WHAT YOU NEED TO DO: Starting from the line that contains "Keep writing the", copy every line exactly until the line that contains "a Principled shader.", which is also included.

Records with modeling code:

-----

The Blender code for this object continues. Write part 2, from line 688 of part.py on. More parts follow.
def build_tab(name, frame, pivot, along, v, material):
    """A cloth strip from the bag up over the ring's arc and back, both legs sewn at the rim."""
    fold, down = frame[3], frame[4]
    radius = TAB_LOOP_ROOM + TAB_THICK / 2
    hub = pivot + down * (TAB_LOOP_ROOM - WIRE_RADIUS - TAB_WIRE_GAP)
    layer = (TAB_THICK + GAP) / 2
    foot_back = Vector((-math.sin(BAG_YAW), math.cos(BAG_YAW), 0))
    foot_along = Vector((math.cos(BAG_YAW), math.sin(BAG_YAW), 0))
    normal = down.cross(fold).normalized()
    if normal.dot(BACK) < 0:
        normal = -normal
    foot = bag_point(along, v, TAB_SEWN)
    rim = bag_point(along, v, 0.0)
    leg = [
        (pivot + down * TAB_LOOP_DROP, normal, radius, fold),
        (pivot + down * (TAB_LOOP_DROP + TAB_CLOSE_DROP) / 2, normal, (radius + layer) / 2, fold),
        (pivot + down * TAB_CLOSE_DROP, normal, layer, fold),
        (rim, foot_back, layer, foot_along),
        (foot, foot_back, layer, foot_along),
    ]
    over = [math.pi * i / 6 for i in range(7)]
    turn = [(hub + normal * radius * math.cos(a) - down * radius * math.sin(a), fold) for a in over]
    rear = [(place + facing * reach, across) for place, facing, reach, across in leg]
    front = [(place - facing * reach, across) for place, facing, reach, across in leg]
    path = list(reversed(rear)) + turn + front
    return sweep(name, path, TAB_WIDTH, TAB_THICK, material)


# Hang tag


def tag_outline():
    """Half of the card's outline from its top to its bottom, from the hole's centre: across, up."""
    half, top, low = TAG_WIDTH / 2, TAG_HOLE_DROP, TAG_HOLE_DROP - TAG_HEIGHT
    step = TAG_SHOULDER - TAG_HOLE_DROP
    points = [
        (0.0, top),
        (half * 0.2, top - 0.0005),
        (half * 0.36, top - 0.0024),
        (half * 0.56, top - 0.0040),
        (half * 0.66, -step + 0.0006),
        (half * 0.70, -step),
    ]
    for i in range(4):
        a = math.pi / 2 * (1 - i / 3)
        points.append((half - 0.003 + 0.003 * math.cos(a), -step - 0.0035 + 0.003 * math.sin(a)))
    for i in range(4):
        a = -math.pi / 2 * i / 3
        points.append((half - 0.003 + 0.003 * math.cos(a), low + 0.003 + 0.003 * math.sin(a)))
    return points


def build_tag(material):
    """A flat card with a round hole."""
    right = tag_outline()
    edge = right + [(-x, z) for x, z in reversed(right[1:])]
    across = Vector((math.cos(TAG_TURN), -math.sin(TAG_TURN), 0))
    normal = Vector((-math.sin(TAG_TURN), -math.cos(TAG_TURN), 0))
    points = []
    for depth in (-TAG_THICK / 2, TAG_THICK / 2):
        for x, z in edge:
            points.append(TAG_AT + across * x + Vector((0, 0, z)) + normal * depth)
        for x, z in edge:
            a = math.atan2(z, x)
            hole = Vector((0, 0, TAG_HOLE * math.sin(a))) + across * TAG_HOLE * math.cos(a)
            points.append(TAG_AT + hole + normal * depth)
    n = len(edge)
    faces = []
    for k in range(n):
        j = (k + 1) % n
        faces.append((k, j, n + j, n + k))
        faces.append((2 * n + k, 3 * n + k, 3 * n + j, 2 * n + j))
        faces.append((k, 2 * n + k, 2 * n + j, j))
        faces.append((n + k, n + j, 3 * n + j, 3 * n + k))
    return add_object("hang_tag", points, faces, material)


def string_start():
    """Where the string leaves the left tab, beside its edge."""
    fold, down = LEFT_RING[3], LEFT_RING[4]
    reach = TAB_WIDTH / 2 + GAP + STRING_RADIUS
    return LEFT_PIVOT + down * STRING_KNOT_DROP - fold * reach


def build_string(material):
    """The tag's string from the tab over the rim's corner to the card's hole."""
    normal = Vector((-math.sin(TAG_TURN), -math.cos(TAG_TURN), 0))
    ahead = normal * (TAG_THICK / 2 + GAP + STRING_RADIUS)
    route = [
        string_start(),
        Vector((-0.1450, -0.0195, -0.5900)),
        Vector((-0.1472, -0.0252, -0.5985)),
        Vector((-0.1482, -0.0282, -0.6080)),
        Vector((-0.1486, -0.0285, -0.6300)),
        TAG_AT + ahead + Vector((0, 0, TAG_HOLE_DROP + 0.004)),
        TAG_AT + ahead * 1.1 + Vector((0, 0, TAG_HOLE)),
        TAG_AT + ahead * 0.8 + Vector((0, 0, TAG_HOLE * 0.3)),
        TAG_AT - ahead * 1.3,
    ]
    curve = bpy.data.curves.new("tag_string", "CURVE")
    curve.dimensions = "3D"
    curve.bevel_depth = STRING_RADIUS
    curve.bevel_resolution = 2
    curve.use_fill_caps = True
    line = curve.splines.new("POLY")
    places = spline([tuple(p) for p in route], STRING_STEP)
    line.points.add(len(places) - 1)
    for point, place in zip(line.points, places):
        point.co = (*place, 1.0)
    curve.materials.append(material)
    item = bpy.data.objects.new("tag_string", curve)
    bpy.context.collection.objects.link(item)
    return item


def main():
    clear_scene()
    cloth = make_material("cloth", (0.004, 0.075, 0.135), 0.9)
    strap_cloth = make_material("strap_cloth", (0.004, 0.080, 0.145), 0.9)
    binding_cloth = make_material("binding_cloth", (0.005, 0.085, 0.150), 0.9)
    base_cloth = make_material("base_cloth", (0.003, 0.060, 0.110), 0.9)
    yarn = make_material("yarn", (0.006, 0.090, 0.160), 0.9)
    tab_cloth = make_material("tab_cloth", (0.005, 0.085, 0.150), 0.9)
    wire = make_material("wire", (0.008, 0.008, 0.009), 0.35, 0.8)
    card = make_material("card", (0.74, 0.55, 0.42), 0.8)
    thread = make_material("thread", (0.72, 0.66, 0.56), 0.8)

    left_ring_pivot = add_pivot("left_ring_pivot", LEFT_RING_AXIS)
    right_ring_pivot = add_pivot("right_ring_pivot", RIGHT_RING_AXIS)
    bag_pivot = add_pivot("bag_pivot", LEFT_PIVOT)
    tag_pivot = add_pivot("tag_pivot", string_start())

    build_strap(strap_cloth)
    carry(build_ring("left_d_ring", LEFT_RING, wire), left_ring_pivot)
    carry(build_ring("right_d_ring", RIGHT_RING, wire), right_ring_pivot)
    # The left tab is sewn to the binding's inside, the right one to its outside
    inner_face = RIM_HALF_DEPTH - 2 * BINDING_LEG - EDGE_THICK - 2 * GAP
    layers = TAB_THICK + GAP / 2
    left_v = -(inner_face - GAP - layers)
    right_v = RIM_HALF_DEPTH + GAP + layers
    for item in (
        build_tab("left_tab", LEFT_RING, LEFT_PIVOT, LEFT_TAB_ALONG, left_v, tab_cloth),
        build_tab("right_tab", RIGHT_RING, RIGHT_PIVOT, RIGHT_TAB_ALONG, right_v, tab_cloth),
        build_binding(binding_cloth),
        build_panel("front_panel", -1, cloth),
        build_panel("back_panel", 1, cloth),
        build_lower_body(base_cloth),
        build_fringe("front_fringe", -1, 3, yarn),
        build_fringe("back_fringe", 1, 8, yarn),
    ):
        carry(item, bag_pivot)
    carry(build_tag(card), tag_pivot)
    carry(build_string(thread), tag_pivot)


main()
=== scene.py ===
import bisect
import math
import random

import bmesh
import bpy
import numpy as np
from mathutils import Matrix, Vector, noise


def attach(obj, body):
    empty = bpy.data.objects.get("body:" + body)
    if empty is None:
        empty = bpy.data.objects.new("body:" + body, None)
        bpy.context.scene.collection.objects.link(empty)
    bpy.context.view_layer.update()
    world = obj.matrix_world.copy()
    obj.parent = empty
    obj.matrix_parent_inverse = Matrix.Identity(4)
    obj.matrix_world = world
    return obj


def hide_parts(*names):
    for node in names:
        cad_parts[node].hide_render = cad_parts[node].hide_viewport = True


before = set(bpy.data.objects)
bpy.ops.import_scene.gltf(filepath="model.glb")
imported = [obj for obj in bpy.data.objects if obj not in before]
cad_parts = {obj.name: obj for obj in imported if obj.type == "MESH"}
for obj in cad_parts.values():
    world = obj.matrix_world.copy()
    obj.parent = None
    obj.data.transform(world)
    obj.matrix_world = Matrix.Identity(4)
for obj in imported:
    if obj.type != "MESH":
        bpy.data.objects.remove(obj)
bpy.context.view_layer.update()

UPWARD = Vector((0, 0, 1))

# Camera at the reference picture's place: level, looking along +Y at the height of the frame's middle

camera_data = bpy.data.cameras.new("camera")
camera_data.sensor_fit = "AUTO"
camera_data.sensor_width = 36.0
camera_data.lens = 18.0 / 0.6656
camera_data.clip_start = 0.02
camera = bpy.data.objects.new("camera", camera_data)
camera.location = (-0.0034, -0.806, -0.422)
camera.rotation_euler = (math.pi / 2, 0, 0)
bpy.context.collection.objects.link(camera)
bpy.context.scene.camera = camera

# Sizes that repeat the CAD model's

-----

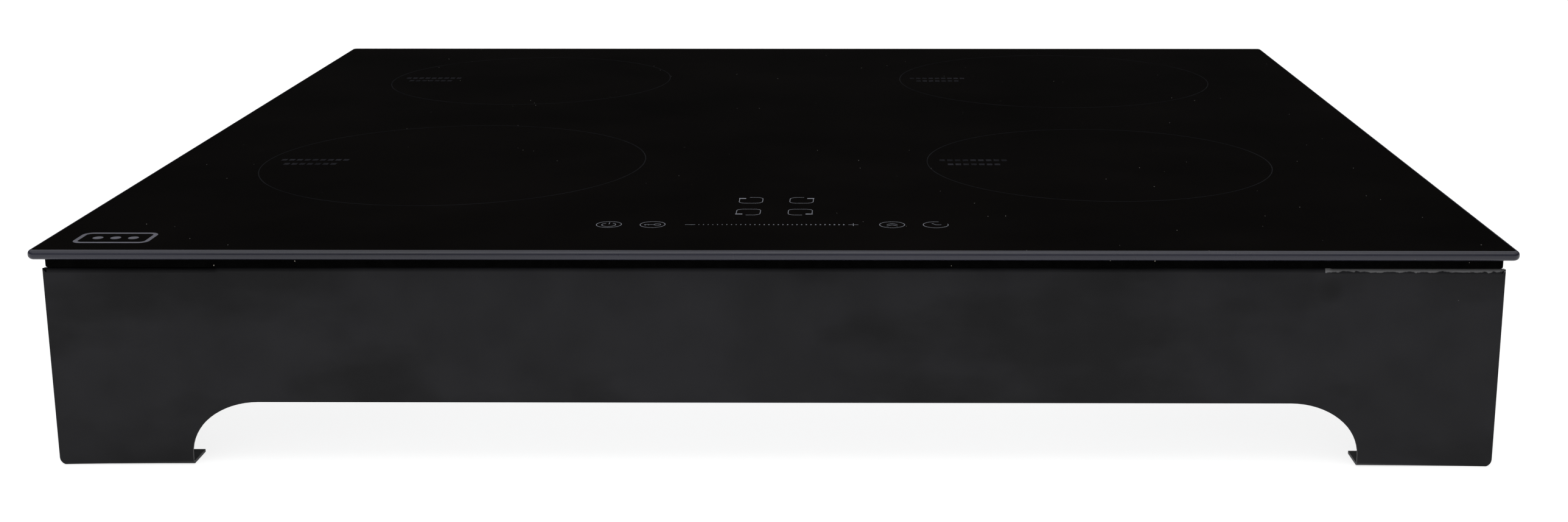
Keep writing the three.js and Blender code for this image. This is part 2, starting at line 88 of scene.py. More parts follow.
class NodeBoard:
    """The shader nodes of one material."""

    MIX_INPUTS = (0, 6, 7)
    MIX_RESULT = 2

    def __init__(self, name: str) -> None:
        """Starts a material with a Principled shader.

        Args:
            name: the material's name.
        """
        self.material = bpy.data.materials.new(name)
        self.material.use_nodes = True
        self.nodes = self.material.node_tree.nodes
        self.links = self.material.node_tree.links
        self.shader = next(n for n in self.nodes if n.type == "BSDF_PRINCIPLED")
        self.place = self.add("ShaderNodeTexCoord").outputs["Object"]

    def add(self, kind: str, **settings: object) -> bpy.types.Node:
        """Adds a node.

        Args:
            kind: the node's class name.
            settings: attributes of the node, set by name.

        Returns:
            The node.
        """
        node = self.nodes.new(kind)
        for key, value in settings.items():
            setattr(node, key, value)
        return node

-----

RESULT:
Keep writing the three.js and Blender code for this image. This is part 2, starting at line 88 of scene.py. More parts follow.
class NodeBoard:
    """The shader nodes of one material."""

    MIX_INPUTS = (0, 6, 7)
    MIX_RESULT = 2

    def __init__(self, name: str) -> None:
        """Starts a material with a Principled shader.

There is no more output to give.